The national anthem, sung with great pathos by Beatrice Egli, moved even seasoned football fans at St. Jakob-Park, while captain Lia Wälti led the team with tears in her eyes. The difference from other women's international matches was not only the record crowd, but also the relatively few children in the stadium. The kick-off times are a slight disappointment: the Swiss women's team kicks off at 9 p.m.; including the journey home, that's too late for many.
So, why not just cheer on the game at home in front of the TV? And how! Up to 822,000 people watched Switzerland's opening match against Norway (1:2) on SRF, corresponding to a market share of 66 percent. By comparison, just three years ago at the last European Championship in England, the numbers were significantly worse. Between 177,000 and 272,000 people watched Switzerland's three group stage matches on SRF, corresponding to market shares between 26 and 35 percent.
Interest is also rising sharply in Germany: 8.2 million people watched the DFB team's 2-0 opening victory against Poland on Friday evening on ARD, a third more than at its first European Championship match in 2022. Among young audiences, i.e. 14- to 49-year-olds, the market share was even twice as high as three years ago.
If even the Letzigrund stadium is a football templeBack to Switzerland, back to the present, where more people have bought tickets for a Women's European Championship than ever before . Access to the fan zone on Bundesplatz in Bern had to be temporarily restricted on the Sunday before Switzerland's second match because the crowds were so large. A record was even set during the joint walk to Wankdorf: 12,000 Swiss and 2,000 Iceland fans made it the largest fan march ever at a Women's European Championship. On Saturday evening, the official public viewing on Europaallee in Zurich was also well attended. The first few hundred spectators sat in front of the big screen on the sun-warmed asphalt, hundreds more stood further back in dense rows.
In the tough Group D, England is playing against France (1:2). This high-class match could just as easily have been the final, as evidenced by this. Two girls sit next to each other on the floor, watching spellbound. One is wearing a Jude Bellingham shirt, the other a Kylian Mbappé shirt. No matter, football is football.

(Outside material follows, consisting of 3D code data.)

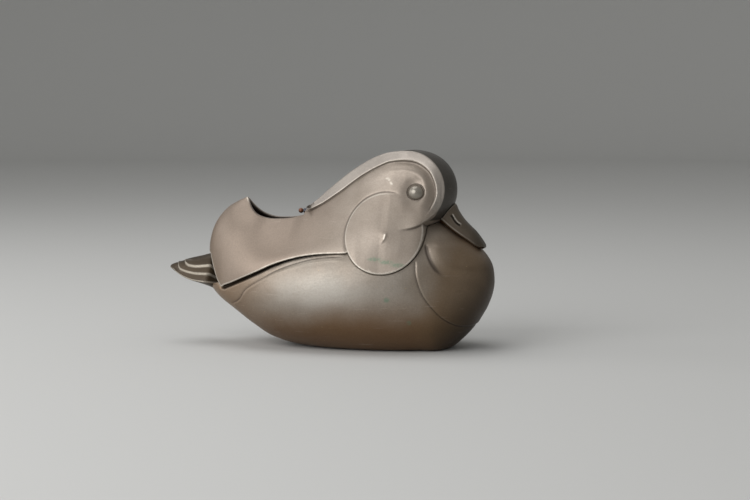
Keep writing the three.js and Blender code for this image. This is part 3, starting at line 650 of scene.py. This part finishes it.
def lid_outline(grown):
    """The lid's outline in side view, apart from the face, which the brow's circle bounds."""
    parts = [
        spline(WING_EDGE[1:]) + [0, -grown],
        arc(CHEEK_X, CHEEK_Z, CHEEK_R + grown, CHEEK_FROM, CHEEK_TO),
        [[HEAD_X + HEAD_R / 2 + grown, CHEEK_Z + HEAD_R / 3 - grown], [HEAD_X, HEAD_Z + HEAD_R + grown]],
        (spline(CREST_LINE) + [0, grown])[::-1],
        (spline(SADDLE_LINE) + [0, grown])[::-1],
        (spline(STERN_LINE) + [-3, 3])[::-1],
        (spline(ARCH_LINE) + [-grown, -grown])[::-1],
    ]
    return np.vstack(parts)


def polar(x, z, centre_x, centre_z):
    """How far places are from a centre in side view, and their angle around it, from -180 to 180 degrees."""
    dx, dz = x - centre_x, z - centre_z
    return np.hypot(dx, dz), np.degrees(np.arctan2(dz, dx))


def band_relief(out, along):
    """The crest's raised band, the groove at its foot, and the channel and brow ridge inside it."""
    ending = 1 - step(0.88, 1.0, along)
    band = step(-0.35, 0.35, out) * step(0.0, 0.05, along) * ending
    foot = hump(np.minimum(out + 0.3, 0), 1.6) * (1 - step(-0.3, 0.3, out)) * step(0.0, 0.12, along) * ending
    faced = step(0.3, 0.62, along) * (1 - step(0.86, 0.98, along))
    channel, brow = faced * hump(out + 1.8, 2.0), faced * hump(out + 5.6, 2.4)
    return BAND_RISE * band - BAND_FOOT_DEPTH * foot - CHANNEL_DEPTH * channel + BROW_RISE * brow


def disc_relief(x, z):
    """The cheek's low cone, which runs into the face at its upper front, and the crease at its middle."""
    radius, angle = polar(x, z, CHEEK_X, CHEEK_Z)
    angle = angle % 360
    joined = step(8, 20, angle) * (1 - step(68, 90, angle))
    disc = CHEEK_RIM + CHEEK_APEX * np.maximum(1 - radius / CHEEK_R, 0) ** 1.2
    edged = 1 - step(CHEEK_R - 0.5, CHEEK_R + 0.35, radius)
    spilled = hump(np.maximum(radius - CHEEK_R, 0), 6)
    relief = disc * ((1 - joined) * edged + joined * spilled)
    relief = relief - DISC_FOOT_DEPTH * (1 - joined) * hump(radius - CHEEK_R - 0.7, 0.5)
    crease, along, _side = to_line(x, z, spline(CREASE))
    return relief + CREASE_RISE * hump(crease, 0.7) * step(0, 0.2, along) * (1 - step(0.7, 1, along))


def mouth_relief(x, z):
    """The line where the head's circle crosses the cheek."""
    far, turn = polar(x, z, HEAD_X, HEAD_Z)
    past = far - HEAD_R
    opening = step(MOUTH_FROM, MOUTH_OPEN, turn) * (1 - step(MOUTH_TO - 6, MOUTH_TO + 4, turn))
    above = (1 - step(-0.5, 0.4, past)) * hump(np.minimum(past, 0), 7)
    below = step(-0.4, 0.5, past) * hump(np.maximum(past, 0), 4)
    return opening * (MOUTH_RISE * above - MOUTH_SETBACK * below - MOUTH_DEPTH * hump(past - 0.5, 0.7))


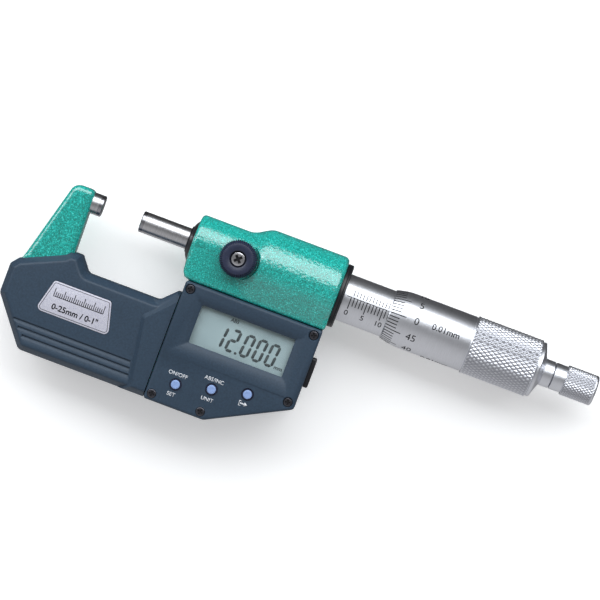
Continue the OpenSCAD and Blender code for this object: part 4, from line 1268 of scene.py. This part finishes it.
floor_shader = Shader("studio_floor", Roughness=0.9, Emission_Color=(1, 1, 1, 1), Emission_Strength=0.3)
paper = [(0.3, (0.90, 0.90, 0.90)), (0.7, (0.92, 0.92, 0.92))]
floor_shader.colour(floor_shader.ramp(floor_shader.noise(0.01, 2), paper))
floor_bm = bmesh.new()
bmesh.ops.create_grid(floor_bm, x_segments=2, y_segments=2, size=4000)
bmesh.ops.translate(floor_bm, verts=floor_bm.verts, vec=(0, 0, back_z - 0.02))
floor = raw_object("studio_floor", floor_bm)
floor.data.transform(Matrix.Scale(MM, 4))
floor.data.materials.append(floor_shader.material)
floor.visible_glossy = False

world = bpy.data.worlds.new("studio")
scene.world = world
world.use_nodes = True
tree = world.node_tree
place = tree.nodes.new("ShaderNodeTexCoord")
split = tree.nodes.new("ShaderNodeSeparateXYZ")
tree.links.new(place.outputs["Generated"], split.inputs[0])


def world_grey(axis, stops):
    """Grey of the surroundings along one axis, through (position, grey) stops from -1 to 1."""
    spread = tree.nodes.new("ShaderNodeMapRange")
    spread.inputs["From Min"].default_value = -1
    tree.links.new(split.outputs[axis], spread.inputs["Value"])
    node = tree.nodes.new("ShaderNodeValToRGB")
    set_stops(node.color_ramp.elements, [((at + 1) / 2, (grey, grey, grey * 1.02)) for at, grey in stops])
    tree.links.new(spread.outputs["Result"], node.inputs["Fac"])
    return node.outputs["Color"]


# overhead and sides, then the light thrown up from below, joined at the horizon
above = world_grey("Y", [
    (-1, 0.58), (-0.6, 0.50), (-0.25, 0.28), (0, 0.16), (0.3, 0.36), (0.85, 0.38), (0.96, 0.2), (1, 0.06),
])
below = world_grey("Y", [(-1, 0.58), (-0.5, 0.46), (-0.1, 0.2), (0.3, 0.06), (1, 0.05)])
rise = world_grey("Z", [(-0.05, 0), (0.03, 1)])
both = tree.nodes.new("ShaderNodeMix")
both.data_type = "RGBA"
tree.links.new(rise, both.inputs[0])
tree.links.new(below, both.inputs[6])
tree.links.new(above, both.inputs[7])
tree.links.new(both.outputs[2], tree.nodes["Background"].inputs["Color"])

# the point in the middle of the picture, in metres, as are the lights and the camera
centre = Vector((64.4, -5.4, 0)) * MM


def soft_box(name, direction, width, height, power):
    """Rectangular light that faces the centre from a direction."""
    light = bpy.data.lights.new(name, "AREA")
    light.shape = "RECTANGLE"
    light.size, light.size_y, light.energy = width, height, power
    light.color = (0.95, 0.98, 1.0)
    obj = bpy.data.objects.new(name, light)
    scene.collection.objects.link(obj)
    away = Vector(direction).normalized()
    obj.location = centre + away * LIGHT_AWAY
    obj.rotation_mode = "QUATERNION"
    obj.rotation_quaternion = away.to_track_quat("Z", "Y")
    return obj


# a long light over the top for the highlights, and a small one that draws the left edges
LIGHT_AWAY = 0.9
lean = math.radians(47)
soft_box("key", (0, math.sin(lean), math.cos(lean)), 1.8, 0.75, 12.5)
soft_box("edge", (-0.8, 0.3, 0.5), 0.5, 0.5, 2.4)

# the photo's angle: the object turned in the picture and seen from slightly over its top edge
CAMERA_AWAY = 0.8
turn, tilt = math.radians(20.6), math.radians(2.6)
back = Vector((0, math.sin(tilt), math.cos(tilt)))
side = Vector((math.cos(turn), math.sin(turn), 0))
side = (side - back * side.dot(back)).normalized()
up = back.cross(side)
camera = bpy.data.objects.new("camera", bpy.data.cameras.new("camera"))
scene.collection.objects.link(camera)
camera.data.sensor_width = 36
camera.data.lens = 161.3
camera.data.clip_start, camera.data.clip_end = 0.01, 20
facing = Matrix((side, up, back)).transposed().to_4x4()
camera.matrix_world = Matrix.Translation(centre + back * CAMERA_AWAY) @ facing
scene.camera = camera
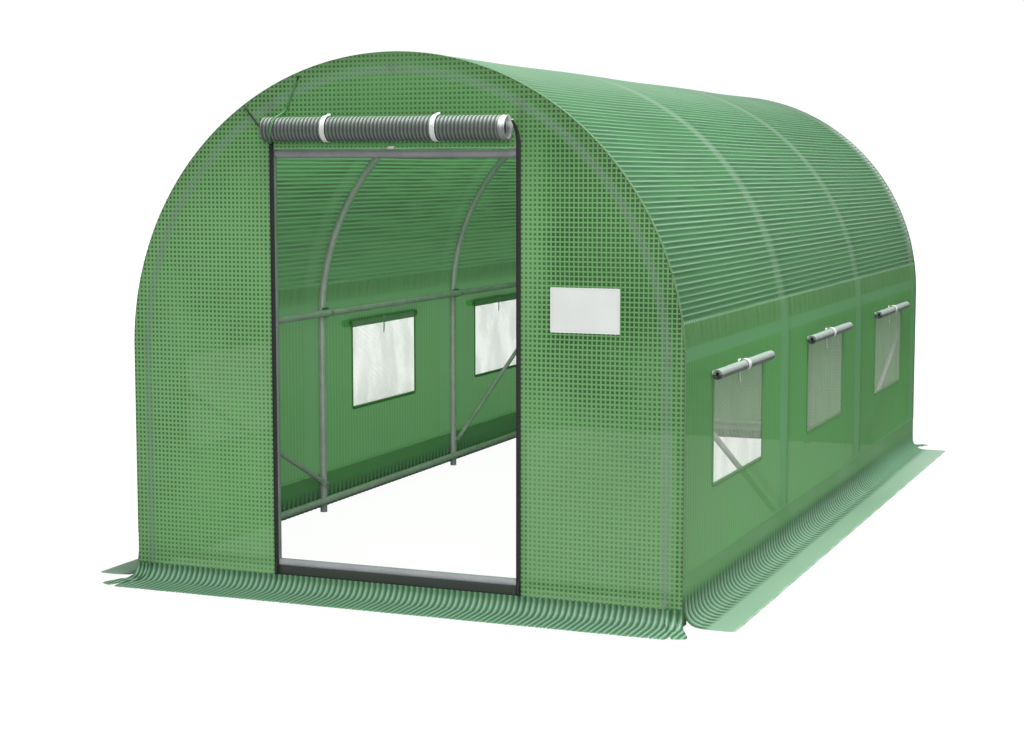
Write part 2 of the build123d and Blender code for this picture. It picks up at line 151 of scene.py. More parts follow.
CROWN_SHEEN = (0.310, 0.440, 0.345)
# Painted image of a hoop seen through the roof film
HOOP_BAND = (0.340, 0.455, 0.370)
# Painted glint of light through the roof film near its rear edge
REAR_EDGE_GLINT = (0.900, 0.930, 0.910)
# Painted image of the front hoop seen through an end film
TUBE_BEHIND_END = (0.260, 0.350, 0.285)
CUT_EDGE = (0.380, 0.600, 0.380)
SIDE_TOP = (0.070, 0.130, 0.058)
# Painted image of the legs and the side rail seen through a side film
TUBE_BEHIND_SIDE = (0.210, 0.430, 0.275)
FLAP_SEAM = (0.700, 0.770, 0.720)
STITCH = (0.450, 0.680, 0.480)
SKIRT_FLAT = (0.300, 0.460, 0.335)
SKIRT_FAR = (0.450, 0.660, 0.500)
SKIRT_FOOT = (0.055, 0.155, 0.068)
END_SKIRT_FOOT = (0.120, 0.280, 0.165)
# Painted shade at the bend of the front and rear skirts
END_SKIRT_BEND_SHADE = (0.030, 0.165, 0.045)
# Painted shade in the grooves of skirt ribs and painted highlight on their crests
SKIRT_GROOVE = (0.030, 0.110, 0.050)
SKIRT_CREST = (0.480, 0.680, 0.550)
LOOSE_THREAD = (0.860, 0.900, 0.870)
# The white hem of the door roll and the painted shade on its lower half
ROLL_HEM_SHADE = (0.230, 0.245, 0.240)
ROLL_HEM_TOP = (0.820, 0.840, 0.830)
PANEL_WHITE = (0.80, 0.83, 0.80)
PANEL_SHADE = (0.68, 0.72, 0.69)
ZINC = (0.52, 0.52, 0.50)
DULL_ZINC = (0.33, 0.33, 0.32)
TEETH = (0.020, 0.022, 0.020)
TEETH_SHINE = (0.045, 0.048, 0.045)
GREEN_CORD = (0.050, 0.160, 0.055)
WHITE = (1.0, 1.0, 1.0, 1.0)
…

The match is taking place just a few kilometers away at the sold-out Letzigrund stadium. The wave of cheers repeatedly ripples through the stadium, over the English and French fans, the latter singing the Marseillaise after their team's 2-0 win. There are a striking number of young women there, many of whom are likely new to football. They are drawn by the much-praised uniqueness of women's games; compared to the men's league matches, the atmosphere is refreshingly relaxed. Even in the hectic, emotional finale, there is no aggression of any kind in the air.
The British newspaper "The Guardian" waxed almost poetic about the match in Zurich, writing of a "dreamy Swiss summer day" that culminated in the Letzigrund, "with the peak of Üetliberg peeping across from the south." The Letzigrund, a stadium whose existence as an athletics arena "doesn't diminish its appeal," by the way. What a European Championship can do.